18 Ocak 2014

Geçen Hafta İzlediğim Filmler #4

Dallas Buyers Club
80'lerin başında aidse yakalandığını öğrenen homofobik rodeo kovboyu Ron'un, ibne hastalığı olarak bilinen hastalığı yüzünden bir yandan hem kendisi hem çevresiyle yüzleşmek zorunda kalırken, diğer yandan da ilaç şirketlerinin yeni demlerini yaşamakta olan hastalığın tedavisi için ilaç geliştirme aşamasında hastalara denek muamelesi yaptığı gerçeğiyle yüzleşmek zorunda kalır. Bir yanda da tedavide başarılı olduğu söylenen ama ülkeye sokulması yasak olan ilaçlar vardır. Ron'un hastaneye yatıp ölümü beklemek gibi bir durumu yoktur. Meksika'ya gidip ilaçları dener. İşe yaradığını görünce bunu ilaç bekleyen diğer insanlarla da paylaşmaya karar verir. Matthew McConaughey denen adamı günahım kadar sevmem, ekstrem itici bir tiptir ama bu filmde hakikaten üst düzey bir performans sergilemiş. Keza Jared Letho da pek çok kadını kadınlığından utandıracak kadar başarılı.

Prisoners
Yine oyunculukların öne çıktığı güçlü bir polisiye-gizem-dram. Mutlu huzurlu sakin amerikan banliyösünde iki küçük kız kaybolur, eski defterler açılır temalı karanlık film. Hugh Jackman'ın beyazperdedeki belki de en iyi performansı

The World's End
Shaun of the Dead, Hot Fuzz ile birlikte İngiltere kırsalında sıkıcılıktan ölen bir kasabada yaşanan fantastik olaylar temalı Cornetto Üçlemesi'nin son halkası olan filmde Simon Pegg ve Nick Frost, 3 arkadaşlarıyla yıllar önce giriştikleri bir gecede kasabadaki 12 barda da içme denemelerini yıllar sonra yinelemek için bir hafta sonu Londra'dan kalkıp kasabalarına dönerler.
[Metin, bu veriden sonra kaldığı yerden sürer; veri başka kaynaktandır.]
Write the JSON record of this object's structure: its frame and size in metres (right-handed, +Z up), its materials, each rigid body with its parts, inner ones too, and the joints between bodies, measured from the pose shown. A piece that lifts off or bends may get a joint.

Ama bir sorun vardır. Kasabaları robotlar tarafından istila edilmiştir. İzlenebilir bir komedi, ama serinin en zayıf halkası olduğunu söylemek lazım.

The Night of the Hunter
Robert Mitchum'un parmaklarında Love/Hate dövmeleriyle psikopat vaiz rolünde yardırdığı film, 1955 yılının teknik imkansızlıklarıyla böylesine bir görselliği nasıl yakalayabildiklerini sorgulatacak kadar başarılı.

You're Next
Hakkında yazılan olumlu eleştirilere karşın, düşük prodüksüyon, kötü oyunculuklar ve zayıf senaryo twistleri nedeniyle bende hayal kırıklığına sebep olan bir film.

Open Grave
Zombi salgını temalı, üzerinde biraz daha çalışılması gereken bir film. Bir anda uyanan bir grup insan kim olduklarına, orada ne yaptıklarına dair hiç bir şey hatırlamaz. Fakat hafızalar yavaş yavaş yerine geldikçe sorular da yanıt bulmaya başlar. İzlenebilir, çok şey beklememek kaydıyla.